A formal anti-manipulation checklist you can run in minutes
Use this checklist to spot fake, old, and noisy patterns quickly.
Authenticity checks
- Do reviews describe scope, materials, or timeline?
- Do reviewers mention specific people, not just “they”?
- Do multiple platforms show similar themes?
Recency checks
- Do the last 10–20 reviews show stable quality?
- Do the most recent reviews mention the same crew or manager?
- Do complaints cluster in a recent time window?
Resolution checks
- Do negative reviews describe a resolution attempt?
- Do reviewers mention callbacks, warranty work, or follow-up?
- Does the company appear to own mistakes or shift blame?
Fit checks
- Do reviews match your job type?
- Do reviewers mention similar home types, materials, or constraints?
- Do reviews mention permits, inspections, or code compliance when relevant?
You do not need perfection. You need consistent evidence.
Local reality still matters
Every local market has different constraints:
- permit timelines
- licensing categories
- inspection scheduling
- climate-driven seasonality
- material availability
You should treat any rating system as a decision aid, not a substitute for local verification.
If One All Ratings covers your county, use its listings to narrow the field. Then confirm licensing requirements through your state licensing board or municipal permitting office, since rules vary by location and trade.
Closing argument
Fake reviews push you toward false certainty. Old reviews push you toward outdated reputations. Noisy reviews push you toward emotional decisions.
A formal framework fixes the problem. You treat reviews as evidence, apply recency and authenticity filters, demand risk documents early, and favor transparency signals that predict accountability.
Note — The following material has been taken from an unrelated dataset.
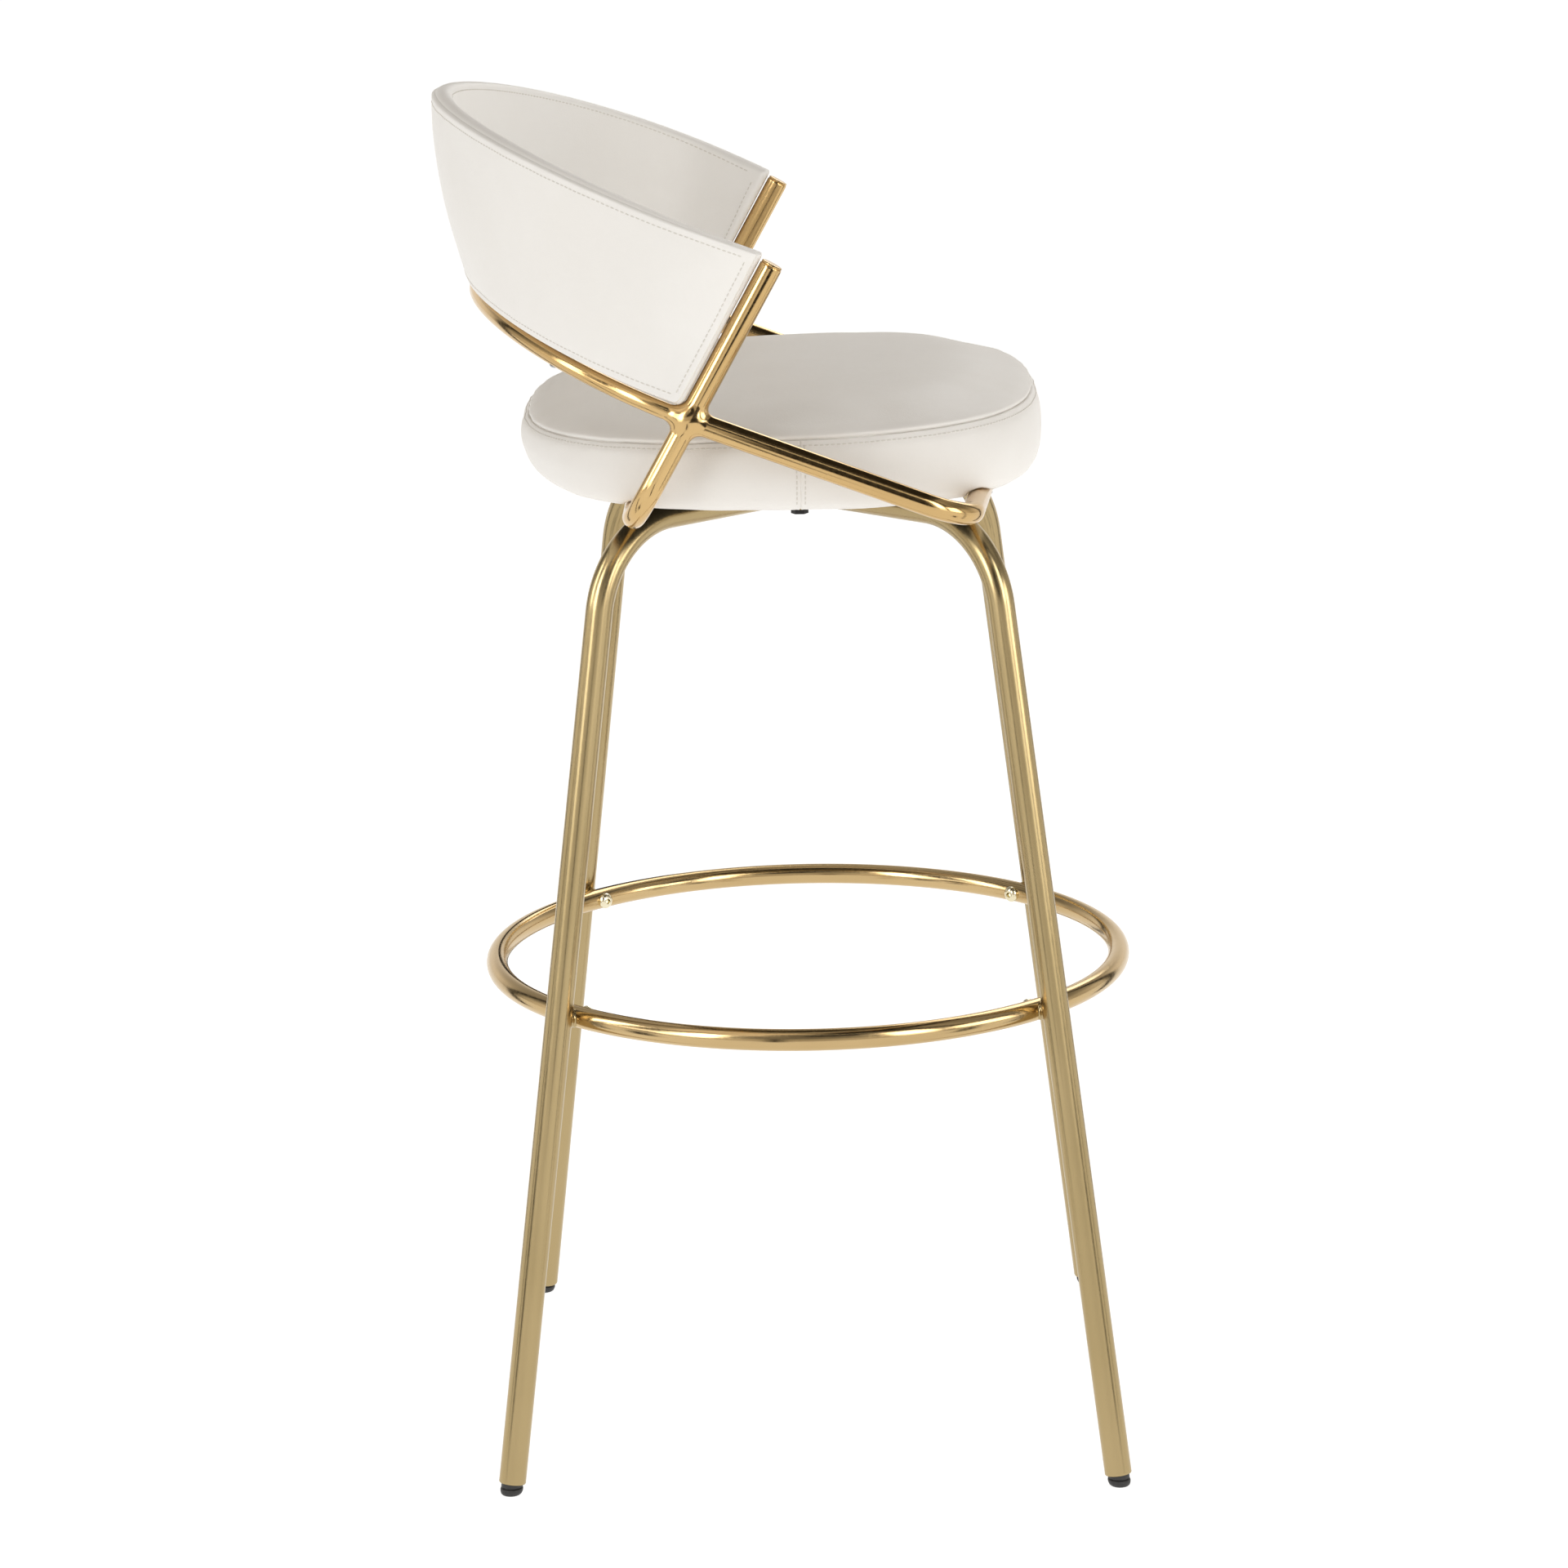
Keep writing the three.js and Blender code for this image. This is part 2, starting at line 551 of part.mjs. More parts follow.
// Side profile of the cushion, from the lower turn-in up to the seam, as [inset, height].
const BAND_LOW = BOARD_Z - COVER_DROP;
const bandSide = [[14, BAND_LOW], [6.5, BAND_LOW + 2], [1.8, BAND_LOW + 9], [0, BAND_LOW + 24],
  [1, BAND_LOW + 41], [SEAM_INSET, SEAT_SEAM_Z]];
const crownAt = (fraction) => SEAT_SEAM_Z + SEAT_CROWN * (1 - fraction ** CROWN_POWER) ** (1 / CROWN_POWER);
const crownStops = [0.995, 0.965, 0.9, 0.78, 0.6, 0.35, 0];

// The side and the crown of the cushion, at a depth below its outer surface.
const sideLayer = (depth) => bandSide.map(([inset, z]) => [1, inset + depth, z + (inset > 6 ? depth : 0)]);
const crownLayer = (depth) => crownStops.map((fraction) => [
  fraction,
  (SEAM_INSET + depth) * fraction,
  crownAt(fraction) - depth,
]);

const foamDepth = SKIN_T + GAP + 0.2;
const runGuards = [rearPath, frontPath].map((path) => solidTube(path, FRAME_R + 2 * GAP));
const foamOuter = cushionShape([
  [0, 0, BAND_LOW + foamDepth],
  ...sideLayer(foamDepth),
  ...crownLayer(foamDepth),
]);
const boardPocket = cushionShape([
  [0, 0, BOARD_Z - BOARD_T],
  [1, BOARD_INSET - GAP, BOARD_Z - BOARD_T],
  [1, BOARD_INSET - GAP, BOARD_TOP + GAP],
  [0, 0, BOARD_TOP + GAP],
]);
add('seat_foam', cut(foamOuter, boardPocket, ...runGuards), foamColour);

const band = cushionShape([
  ...sideLayer(0),
  ...sideLayer(SKIN_T).reverse(),
  sideLayer(0)[0],
]);
add('seat_side_band', cut(band, ...runGuards), creamLeather);

const seamFoot = [1, SEAM_INSET, SEAT_SEAM_Z + GAP];
add('seat_top_panel', cushionShape([
  seamFoot,
  ...crownLayer(0),
  ...crownLayer(SKIN_T).reverse(),
  [1, SEAM_INSET + SKIN_T, SEAT_SEAM_Z + GAP],
  seamFoot,
]), creamLeather);

// ---- Back --------------------------------------------------------------------------------------
// The middle surface is ruled between a lower edge over the hoop and a wider, higher top edge.
const endClear = (FRAME_R + 1.2) * Math.hypot(1, POST_LEAN);
const backEndY = (z) => postY(z) + endClear;
const lowerEndZ = CROSSING_Z + BACK_LIFT + 4;
const lowerSweep0 = (backEndY(lowerEndZ) - CROSSING_Y) / (HOOP_REAR_Y - CROSSING_Y);
const lowerAngle0 = Math.asin(lowerSweep0 ** (HOOP_POWER / 2));
const topSweep0 = (BACK_CENTRE_Y - backEndY(BACK_END_Z)) / BACK_HALF_Y;
const topAngle0 = -Math.asin(topSweep0 ** (BACK_POWER / 2));

const signedPower = (value, power) => Math.sign(value) * Math.abs(value) ** power;

function lowerEdge(t) {
  const angle = lowerAngle0 + (Math.PI - 2 * lowerAngle0) * t;
  const point = hoopPoint(angle / Math.PI);
  point.z += BACK_LIFT;
  return point;
}

function topEdge(t) {
  const angle = topAngle0 + (Math.PI - 2 * topAngle0) * t;
  const y = BACK_CENTRE_Y + BACK_HALF_Y * signedPower(Math.sin(angle), 2 / BACK_POWER);
  const x = -BACK_HALF_X * signedPower(Math.cos(angle), 2 / BACK_POWER);
  const rise = (y - backEndY(BACK_END_Z)) / (BACK_CENTRE_Y + BACK_HALF_Y - backEndY(BACK_END_Z));
  const z = BACK_END_Z + (BACK_REAR_Z - BACK_END_Z) * rise + BACK_SWELL * rise * (1 - rise);
  return v3(x, y, z);
}

function backPoint(t, height, offset) {
  const middle = lowerEdge(t).lerp(topEdge(t), height);
  const before = lowerEdge(Math.max(t - 0.01, 0)).lerp(topEdge(Math.max(t - 0.01, 0)), height);
  const after = lowerEdge(Math.min(t + 0.01, 1)).lerp(topEdge(Math.min(t + 0.01, 1)), height);
  const along = after.sub(before);
  const outward = v3(-along.y, along.x, 0).normalize();
  return middle.addScaledVector(outward, offset);
}

// A curved sheet between two offsets from the middle surface, with a swell on its outer side.
// Both faces are split into triangles along the same diagonals, so that sheets nest cleanly.
function backSheet(from, to, swell = 0, columns = 28, rows = 4) {
  const points = [];
  for (const outer of [0, 1]) {
    for (let row = 0; row <= rows; row += 1) {
      for (let column = 0; column <= columns; column += 1) {
        const t = column / columns;
        const height = row / rows;
        const edgeFade = Math.min(1, 8 * Math.min(t, 1 - t));
        const bulge = outer * swell * 4 * height * (1 - height) * edgeFade;
        points.push(backPoint(t, height, from + (to - from) * outer + bulge));
      }
    }
  }
  const at = (outer, row, column) => (outer * (rows + 1) + row) * (columns + 1) + column;
  const triangles = [];
  const quad = (a, b, c, d) => triangles.push(a, b, c, a, c, d);
  for (let row = 0; row < rows; row += 1) {
    for (let column = 0; column < columns; column += 1) {
      const [a, b] = [at(1, row, column), at(1, row, column + 1)];
      const [c, d] = [at(1, row + 1, column + 1), at(1, row + 1, column)];
      const step = at(1, 0, 0);
      quad(a, d, c, b);
      quad(a - step, b - step, c - step, d - step);
    }
  }
  for (let column = 0; column < columns; column += 1) {
    quad(at(0, 0, column), at(1, 0, column), at(1, 0, column + 1), at(0, 0, column + 1));
    quad(at(0, rows, column + 1), at(1, rows, column + 1), at(1, rows, column), at(0, rows, column));
  }
  for (let row = 0; row < rows; row += 1) {
    quad(at(0, row + 1, 0), at(1, row + 1, 0), at(1, row, 0), at(0, row, 0));
    quad(at(0, row, columns), at(1, row, columns), at(1, row + 1, columns), at(0, row + 1, columns));
  }
  const geometry = new THREE.BufferGeometry().setFromPoints(points);
  geometry.setIndex(triangles);
  return geometry;
}
const coreHalf = BACK_CORE_T / 2;

const longGuards = sides.map(({ x }) => rod(
  v3(x * SIDE_X, postY(RUN_Z), RUN_Z),
  v3(x * SIDE_X, postY(POST_TOP_Z + 20), POST_TOP_Z + 20),
  FRAME_R + POST_CLEARANCE,
  16,
));
const backScrews = [
  { name: 'right', t: 0.2 },
  { name: 'rear', t: 0.5 },
  { name: 'left', t: 0.8 },
];
// A rod square to the hoop, between two heights above the underside of the hoop.
function backScrewRod(t, radius, from, to) {
  const along = topEdge(t).sub(lowerEdge(t)).normalize();
  const foot = hoopPoint((lowerAngle0 + (Math.PI - 2 * lowerAngle0) * t) / Math.PI)
    .addScaledVector(along, -HOOP_R);
  return rod(
    foot.clone().addScaledVector(along, from),
    foot.clone().addScaledVector(along, to),
    radius,
    8,
  );
}
const screwBores = backScrews.map(({ t }) => (
  backScrewRod(t, BACK_SCREW_R + GAP, -2, BACK_SCREW_LENGTH + 1)
));
const trimmed = (sheet) => cutToOne(sheet, ...longGuards, ...screwBores);
const hoopTube = tube(new SampledPath(hoopPoint, 28), HOOP_R, HOOP_WALL, 10);
add('back_hoop', cutToOne(hoopTube, ...postGuards, ...screwBores), brightGold);
for (const { name, t } of backScrews) {
  const head = backScrewRod(t, BACK_SCREW_HEAD_R, -0.6 - BACK_SCREW_HEAD_T, -0.6);
  add(`back_screw_${name}`, join(backScrewRod(t, BACK_SCREW_R, -1, BACK_SCREW_LENGTH), head), zinc);
}
add('back_core', trimmed(backSheet(-coreHalf, coreHalf)), plywood);
add('back_pad_inner', trimmed(backSheet(-BACK_T / 2, -coreHalf - GAP)), creamLeather);
add('back_pad_outer', trimmed(backSheet(coreHalf + GAP, BACK_T / 2, BACK_BULGE)), creamLeather);

export default stool;
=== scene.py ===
"""Bar stool with a footrest ring, a swivelling round-cornered seat and a wrap-around back.

Lengths in the geometry code are millimetres about the swivel axis, and piece() turns them into metres in
the row frame. The sitter faces -Y, and the sitter's right is -X.
"""

import math

import bpy
import numpy as np
from mathutils import Matrix, Vector


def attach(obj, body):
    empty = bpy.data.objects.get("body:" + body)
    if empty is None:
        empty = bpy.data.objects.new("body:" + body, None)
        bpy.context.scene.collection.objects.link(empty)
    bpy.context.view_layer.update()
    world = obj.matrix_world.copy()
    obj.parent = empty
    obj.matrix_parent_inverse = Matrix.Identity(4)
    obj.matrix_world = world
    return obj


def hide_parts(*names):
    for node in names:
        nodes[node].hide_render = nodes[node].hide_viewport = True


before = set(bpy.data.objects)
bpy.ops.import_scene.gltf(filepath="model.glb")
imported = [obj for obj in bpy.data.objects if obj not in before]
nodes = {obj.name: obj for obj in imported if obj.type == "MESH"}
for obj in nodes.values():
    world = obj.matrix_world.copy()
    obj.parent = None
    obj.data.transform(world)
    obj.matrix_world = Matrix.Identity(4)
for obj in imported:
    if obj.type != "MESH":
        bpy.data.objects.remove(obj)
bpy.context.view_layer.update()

MM = 0.001
SWIVEL_Y = -9.375             # swivel axis behind the middle of the stool, in the row frame

# ---- Base ----
LEG_R = 10
LEG_BEND = 74                 # bend radius between a leg and its arm
FOOT_REACH = 225              # of the leg's line at the floor, along X and along Y
LEG_RAKE = 0.1225             # how much that reach shrinks for each millimetre up
LEG_START_Z = 8.5
ARM_Z = 709.5
ARM_END = 2                   # the arm's end inside the hub, along X and along Y
HUB_R = 12
HUB_BOTTOM = 696
HUB_TOP = 719.5
RING_R = 238
RING_TUBE_R = 8
RING_Z = 350

# ---- Seat frame ----
FRAME_R = 8
FRAME_BEND = 36
SIDE_X = 254
RUN_Z = 731                   # of the two runs under the seat
POST_TOP_Y = 14.7
POST_TOP_Z = 911.5
POST_LEAN = 0.5595
FRONT_CORNER_Y = -121
FRONT_BOW = 24                # how far the front run bows forward
FRONT_BOW_R = 1000
CROSSING_Z = 805
CROSSING_Y = POST_TOP_Y + POST_LEAN * (POST_TOP_Z - CROSSING_Z)
REAR_RUN_Y = POST_TOP_Y + POST_LEAN * (POST_TOP_Z - RUN_Z)
HOOP_R = 6
HOOP_REAR_Y = 235.6
HOOP_RISE = 0.396             # for each millimetre to the rear
HOOP_POWER = 1.9              # of the hoop's superellipse
TUBE_RIM = 0.8                # rounding of the tubes' cut ends

# ---- Seat ----
SEAT_Y = 13
SEAT_HALF_X = 230
SEAT_HALF_Y = 193.2
SEAT_POWER = 2.6              # of the cushion's superellipse
SEAM_Z = 785
SEAM_INSET = 6
SEAT_TILT = 0.03
SEAT_CROWN = 17.5             # before the cloth pressure lifts it
CROWN_POWER = 2.7
BOARD_TOP = 752.2
LINING_Z = 739.3
LINING_INSET = 30
LINING_T = 0.7
LINING_WAVE = 0.15
BAND_LOW = 733.2
BAND_SIDE = [(15, BAND_LOW), (8.5, 735.0), (3.0, 741.5), (0, 757.2), (1.6, 774.2)]      # (inset, height)
REAR_TUCK = 8                 # how much higher the cover turns under at the rear
SIDE_SEAM_Y = -16             # the band's upright seams, from the middle of the cushion

# ---- Back ----
BACK_CENTRE_Y = 75.75
BACK_HALF_X = 268
BACK_HALF_Y = 182
BACK_POWER = 1.85             # of the top edge's superellipse
BACK_END_Z = 920.5
BACK_REAR_Z = 1014.7
BACK_SWELL = 10.7             # extra height of the top edge half-way back
BACK_LIFT = 7.8               # of the lower edge above the hoop
BACK_HALF_T = 7
BACK_BULGE = 6

# ---- Stitching ----
STITCH_LENGTH = 2.9
STITCH_STEP = 4.0
STITCH_R = 0.42
BAND_STITCH = 5               # below the seam round the cushion
SIDE_STITCH = 3               # beside the band's upright seams
BACK_STITCH = 6.0             # inside the back's edges


# ---- Materials ----
def add_node(tree, kind, output, links, values=None, **settings):
    """Adds a shader node, sets and links it, and gives the named output."""
    node = tree.nodes.new("ShaderNode" + kind)
    for name, value in settings.items():
        setattr(node, name, value)
    for name, value in (values or {}).items():
        node.inputs[name].default_value = value
    for name, source in links.items():
        tree.links.new(source, node.inputs[name])
    return node.outputs[output]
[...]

One All Ratings aligns with that approach by aggregating review sources into a super-composite Star Score and applying steps that reduce distortion: non-customer removal, recency weighting, and trust weighting. It then adds Key Docs and Company Report scoring to keep risk and transparency in view.
When you follow this method, you do not chase the highest star count. You choose the best-supported decision.